Your emotions can take a beating during an economic downturn, too. Most importantly, don’t let anyone make you believe that the company’s problems are your fault. I have seen executives and managers try to shame their employees into higher productivity. The fact is, though, that it is usually these executives and managers who are the most to blame for the company’s troubles. It seems ludicrous to lay the blame on their employees who are already suffering more from economic problems. Emotional abuse, in all its forms, is another red flag that should send you looking for new opportunities.

Finally, protecting yourself economically during a downturn is critical. If you are suffering under mandatory overtime, make sure that that extra money is going into the bank or other investments. While any of us might be tempted to buy that new TV, car or computer with this “extra” money, now is not the time. No one is ever sure how their company will fare during an economic downturn and you need to protect yourself against the possibility that you will be out of job in a week, a month, a year. Build your nest egg now. In a few months, if and when the economic outlook brightens, you will be able to make your purchase outright instead of having to finance it. If the economy continues downward, you will be able to easily survive any troubles that might come your way.
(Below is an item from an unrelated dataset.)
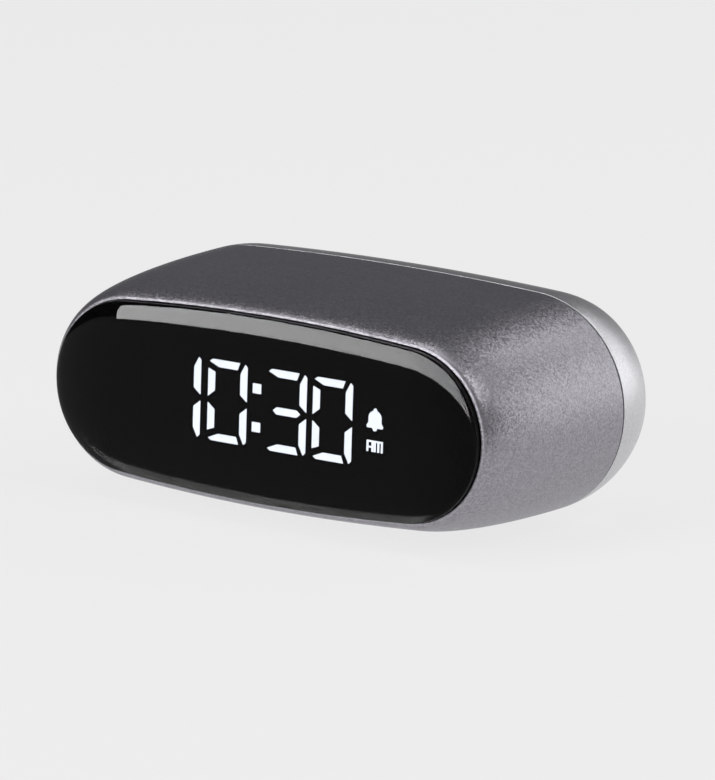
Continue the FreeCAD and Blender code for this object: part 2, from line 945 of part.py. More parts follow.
def cover_screws():
    sizes = (cover_screw_radius, cover_head_radius, cover_head_height, cover_screw_length)
    return group([screw(x, z, body_depth + post_seat, 1, *sizes) for x, z in cover_screw_places()])


# Rear board and what stands on it

def rear_plate(start, end):
    """Plate of the rear board's outline."""
    middle = (rear_board_left + rear_board_right) / 2
    width = rear_board_right - rear_board_left
    return rounded_plate(middle, 0, width, rear_board_height, rear_board_corner, start, end)


def rear_board():
    board = rear_plate(rear_board_front, rear_board_back)
    hole_radius = small_screw_radius + through_clearance
    for x, z in rear_screw_places():
        board = board.cut(rod(x, z, hole_radius, rear_board_front, rear_board_back))
    return board


def rear_board_chips():
    """Charging parts on the back of the rear board."""
    sizes = list(rear_chip_sizes)
    for index in range(filter_count):
        x = filter_first + filter_pitch * index
        sizes.append((x, filter_z, filter_width, filter_height, filter_thickness))
    return chips(rear_board_back, sizes)


def battery_tray():
    tray = rear_plate(tray_front, tray_back)
    for x, z in rear_screw_places():
        tray = tray.fuse(rod(x, z, rear_boss_radius, tray_back, rear_board_front))
    for x, z in rear_screw_places():
        tray = tray.cut(rod(x, z, small_screw_radius + through_clearance, tray_front, rear_board_front))
    for x, z in rear_screw_places():
        head_room = rod(x, z, small_head_radius + head_clearance, tray_front, tray_front + tray_plate / 2)
        tray = tray.cut(head_room)
    return tray.removeSplitter()


def rear_board_screws():
    head_height = tray_plate / 2
    sizes = (small_screw_radius, small_head_radius, head_height, rear_screw_length)
    return group([screw(x, z, tray_front + head_height, -1, *sizes) for x, z in rear_screw_places()])


def battery_cell():
    cell = centred_box(battery_centre, 0, battery_width, battery_height, battery_front, battery_back)
    return cell.makeFillet(battery_corner, cell.Edges)


def battery_tape_pad():
    margin = 2 * (battery_corner + battery_tape_margin)
    width = battery_width - margin
    height = min(battery_height, rear_board_height) - margin
    return centred_box(battery_centre, 0, width, height, battery_back, tray_front)


def landing_place():
    """Where the wires come down on the rear board, beside its left edge."""
    return rear_board_left - lead_side_gap + 2 * lead_bend + lead_straight


def battery_leads():
    """Two wires from the cell's side, round the rear board's edge, to its back."""
    start_x = battery_centre - battery_width / 2
    side_x = rear_board_left - lead_side_gap
    back = rear_board_back + lead_bend + lead_tail
    landing_x = landing_place()
    depth = battery_front + battery_lead_depth
    leads = []
    for index in range(2):
        z = battery_lead_z - index * battery_lead_pitch
        corners = [point(start_x, depth, z), point(side_x, depth, z), point(side_x, back, z)]
        corners += [point(landing_x, back, z), point(landing_x, rear_board_back, z)]
        leads.append(lead(corners, lead_radius, lead_bend))
    return group(leads)


def key_switches():
    """Housings of the three push switches, each with the well its plunger slides in."""
    housings = []
    end = rear_board_back + switch_depth
    for name, x in key_places():
        housing = centred_box(x, key_height, switch_side, switch_side, rear_board_back, end)
        well = rod(x, key_height, plunger_radius + plunger_clearance, end - plunger_well, end)
        housings.append(housing.cut(well))
    return group(housings)


def plunger(x):
    end = rear_board_back + switch_depth
    return rod(x, key_height, plunger_radius, end - plunger_sunk, end + plunger_proud)


def key_button(x):
    """Cap, retaining flange and stem of one rear key."""
    flange_back = cover_inside - key_flange_gap
    flange_front = flange_back - key_flange
    stem_front = rear_board_back + switch_depth + plunger_proud + key_stem_gap
    top = cover_back + key_proud
    cap = rod(x, key_height, key_cap_radius, flange_back, top)
    cap = cap.makeFillet(key_edge, level_edges(cap, top))
    flange = rod(x, key_height, key_flange_radius, flange_front, flange_back)
    stem = rod(x, key_height, key_stem_radius, stem_front, flange_front)
    return cap.fuse([flange, stem]).removeSplitter()


def alarm_switch_body():
    centre = slide_rest + slide_travel / 2
    end = rear_board_back + switch_depth
    housing = centred_box(centre, slide_height, slide_body_width, slide_body_height, rear_board_back, end)
    slot_width = lever_side + slide_travel + 2 * lever_slot_clearance
    slot_height = lever_side + 2 * lever_slot_clearance
    start = end - lever_slot_depth
    return housing.cut(centred_box(centre, slide_height, slot_width, slot_height, start, end))


def alarm_switch_lever():
    start = rear_board_back + switch_depth - lever_sunk
    end = knob_flange_front() + lever_reach
    return centred_box(slide_rest, slide_height, lever_side, lever_side, start, end)


def knob_flange_front():
    return cover_inside - key_flange_gap - key_flange


def alarm_switch_knob():
    """Knob with ridges across its top, a flange inside the cover and a pocket for the lever."""
    flange_front = knob_flange_front()
    flange_back = flange_front + key_flange
    top = cover_back + knob_proud
    x = slide_rest
    z = slide_height
    neck = centred_box(x, z, knob_width, knob_height, flange_back, top)
    flange = centred_box(x, z, knob_flange_width, knob_flange_height, flange_front, flange_back)
    knob = neck.fuse(flange)
    pitch = knob_width / (knob_groove_count + 1)
    for index in range(knob_groove_count):
        groove_x = x - knob_width / 2 + pitch * (index + 1)
        knob = knob.cut(centred_box(groove_x, z, knob_groove, 2 * knob_height, top - knob_groove, top))
    pocket_side = lever_side + 2 * knob_clearance
    pocket = centred_box(x, z, pocket_side, pocket_side, flange_front, flange_front + knob_pocket)
    return knob.cut(pocket).removeSplitter()


def usb_socket():
    end = cover_back - inlet_recess
    shell = rounded_slot(inlet_x, inlet_z, inlet_width, inlet_height, rear_board_back, end)
    hollow = rounded_slot(inlet_x, inlet_z, inlet_width - 2 * inlet_wall, inlet_height - 2 * inlet_wall,
                          rear_board_back + inlet_floor, end)
    return shell.cut(hollow)


def usb_tongue():
    end = cover_back - inlet_recess - tongue_recess
    return centred_box(inlet_x, inlet_z, tongue_width, tongue_thickness, rear_board_back + inlet_floor, end)


# Speaker

def speaker_frame():
    """Flanged basket with its magnet at the front."""
    back = cover_inside - gasket_thickness
    flange_front = back - speaker_flange
    basket_front = flange_front - speaker_basket
    magnet_front = basket_front - magnet_depth
    inner = speaker_radius - speaker_rim
    floor = basket_front + basket_floor
    profile = [
        (0, magnet_front), (magnet_radius, magnet_front), (magnet_radius, basket_front),
        (inner, flange_front), (speaker_radius, flange_front), (speaker_radius, back),
        (inner, back), (inner, flange_front + basket_step), (magnet_radius - basket_wall, floor), (0, floor),
    ]
    return turned(profile, speaker_x, 0)


def speaker_cone():
    """Shallow cone with a domed cap at its middle."""
    back = cover_inside - gasket_thickness
    outer = speaker_radius - speaker_rim
    deep = back - cone_drop
    shoulder = deep + cap_shoulder_rise
    profile = [
        (0, deep - cone_thickness), (cap_radius, deep - cone_thickness), (outer, back - cone_thickness),
        (outer, back), (cap_radius, deep), (cap_shoulder_radius, shoulder), (0, deep + cap_rise),
    ]
    return turned(profile, speaker_x, 0)


def speaker_gasket():
    start = cover_inside - gasket_thickness
    return ring(speaker_x, 0, speaker_radius, speaker_radius - gasket_width, start, cover_inside)


def speaker_leads():
    """Two wires from the speaker's basket to the back of the rear board."""
    back_of_flange = cover_inside - gasket_thickness - speaker_flange
    run_depth = cover_inside - holder_reach - holder_lead_gap - lead_radius
    slope = (speaker_radius - speaker_rim - magnet_radius) / speaker_basket
    basket_radius = magnet_radius + slope * (run_depth + lead_radius - back_of_flange + speaker_basket)
    landing_x = landing_place()
    leads = []
    for index in range(2):
        z = speaker_lead_z - index * speaker_lead_pitch
        start_x = speaker_x + math.sqrt(basket_radius ** 2 - (abs(z) - lead_radius) ** 2) + speaker_lead_gap
        corners = [point(start_x, run_depth, z), point(landing_x, run_depth, z)]
        corners.append(point(landing_x, rear_board_back, z))
        leads.append(lead(corners, lead_radius, lead_bend))
    return group(leads)


# Ribbon between the boards

def main_plug_top():
    return board_height / 2 - plug_inset


def rear_plug_top():
    return rear_board_height / 2 - plug_inset


def ribbon_plugs():
    """Sockets on the back of both boards that hold the ribbon's ends."""
    width = ribbon_width + 2 * plug_margin
    plugs = []
    for top, start in ((main_plug_top(), board_back), (rear_plug_top(), rear_board_back)):
        middle = top - plug_height / 2
        plugs.append(centred_box(ribbon_x, middle, width, plug_height, start, start + plug_depth))
    return group(plugs)


def ribbon_cable():
    """Flat cable from the main board's socket, over the battery, to the rear board's."""
    top = battery_height / 2 + ribbon_rise
    main_depth = board_back + plug_depth / 2
    rear_depth = rear_board_back + plug_depth / 2
    corners = [point(ribbon_x, main_depth, main_plug_top()), point(ribbon_x, main_depth, top)]
    corners += [point(ribbon_x, rear_depth, top), point(ribbon_x, rear_depth, rear_plug_top())]
    left = ribbon_x - ribbon_width / 2
    right = ribbon_x + ribbon_width / 2
    front = main_depth - ribbon_thickness / 2
    back = main_depth + ribbon_thickness / 2
    places = [(left, front), (right, front), (right, back), (left, back)]
    ends = [point(x, depth, main_plug_top()) for x, depth in places]
    section = Part.makePolygon(ends + ends[:1])
    return bent_path(corners, ribbon_bend).makePipeShell([section], True, False)


os.makedirs("parts", exist_ok=True)

PIECES = {
    "body_shell": body_shell,
    "foot_pad": foot_pad,
    "front_lens": front_lens,
    "lens_mask": lens_mask,
    "lens_tape": lens_tape,
    "lcd_glass": lcd_glass,
    "backlight": backlight,
    "time_digits": time_digits,
    "colon_dots": colon_dots,
    "alarm_icon": alarm_icon,
    "morning_mark": morning_mark,
    "lcd_pins": lcd_pins,
    "display_carrier": display_carrier,
    "main_board": main_board,
    "main_board_chips": main_board_chips,
    "board_screws": board_screws,
    "rear_cover": rear_cover,
    "cover_screws": cover_screws,
    "rear_board": rear_board,
    "rear_board_chips": rear_board_chips,
    "rear_board_screws": rear_board_screws,
    "battery_tray": battery_tray,
    "battery_tape": battery_tape_pad,
    "battery_cell": battery_cell,
    "battery_leads": battery_leads,
    "key_switches": key_switches,
    "alarm_switch_body": alarm_switch_body,
    "alarm_switch_lever": alarm_switch_lever,
    "alarm_switch_knob": alarm_switch_knob,
    "usb_socket": usb_socket,
    "usb_tongue": usb_tongue,
    "speaker_frame": speaker_frame,
    "speaker_cone": speaker_cone,
    "speaker_gasket": speaker_gasket,
    "speaker_leads": speaker_leads,
    "ribbon_plugs": ribbon_plugs,
    "ribbon_cable": ribbon_cable,
}

for node, make in PIECES.items():
    save(node, make())

for key, place in key_places():
    save(key + "_button", key_button(place))
    save(key + "_plunger", plunger(place))
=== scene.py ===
import json
import math

import bmesh
import bpy
from mathutils import Matrix, Vector


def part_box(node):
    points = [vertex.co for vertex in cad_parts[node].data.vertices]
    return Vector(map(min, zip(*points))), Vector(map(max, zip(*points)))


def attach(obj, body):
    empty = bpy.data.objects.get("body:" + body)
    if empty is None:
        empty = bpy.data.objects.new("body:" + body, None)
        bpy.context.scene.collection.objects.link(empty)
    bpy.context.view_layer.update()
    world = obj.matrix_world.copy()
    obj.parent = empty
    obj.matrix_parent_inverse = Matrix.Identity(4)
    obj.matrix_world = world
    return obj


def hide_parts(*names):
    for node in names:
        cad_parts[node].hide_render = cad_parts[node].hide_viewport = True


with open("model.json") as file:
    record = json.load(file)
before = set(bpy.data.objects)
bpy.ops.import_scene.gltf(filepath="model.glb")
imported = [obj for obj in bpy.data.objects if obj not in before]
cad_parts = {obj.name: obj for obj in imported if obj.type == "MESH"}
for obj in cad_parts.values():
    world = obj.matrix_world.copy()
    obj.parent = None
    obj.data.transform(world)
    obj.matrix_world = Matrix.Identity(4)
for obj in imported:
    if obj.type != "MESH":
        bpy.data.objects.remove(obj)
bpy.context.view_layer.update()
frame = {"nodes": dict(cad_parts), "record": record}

# Pill-shaped digital alarm clock
# Sizes are in millimetres. Depths are measured back from the front rim, heights from the mid line.
MM = 0.001

# Form of the case
front_roundness = 0.93
case_roundness = 0.962
cover_side_draw = 3.6
cover_top_draw = 3.0
cover_edge_radius = 2.5
cover_edge_start = math.radians(24.0)
wall = 2.0
rim_lip = 0.25
rim_fillet = 0.08
lens_gap = 0.15
lens_side = 1.0
lens_crown_width = 12.0
lens_edge_ease = 0.25
lens_seat = 1.9
seat_width = 3.0
seat_wall = 1.5
parting_fillet = 0.08
reveal_width = 0.35
reveal_depth = 0.45
spigot_reach = 3.0
spigot_inset = 2.12
spigot_wall = 1.2
shoulder_depth = 2.0
print_gap = 0.02
ring_points = 256
axis_radius = 0.01
end_slack = 0.01
cutter_reach = 1.0
merge_distance = 1e-7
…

When it comes to your career and the economy, protect yourself as much as possible. Don’t assume that others are looking out for your best interest. Remember, your employer will do what is best for them, even if it happens to be the worst for you. In most cases, they aren’t doing this out of spite, but rather they are doing it out of a desperate attempt to survive. For whatever the reason, though, it is up to you to protect what you have created and what you have earned. Otherwise, a troubled economy might just destroy your career.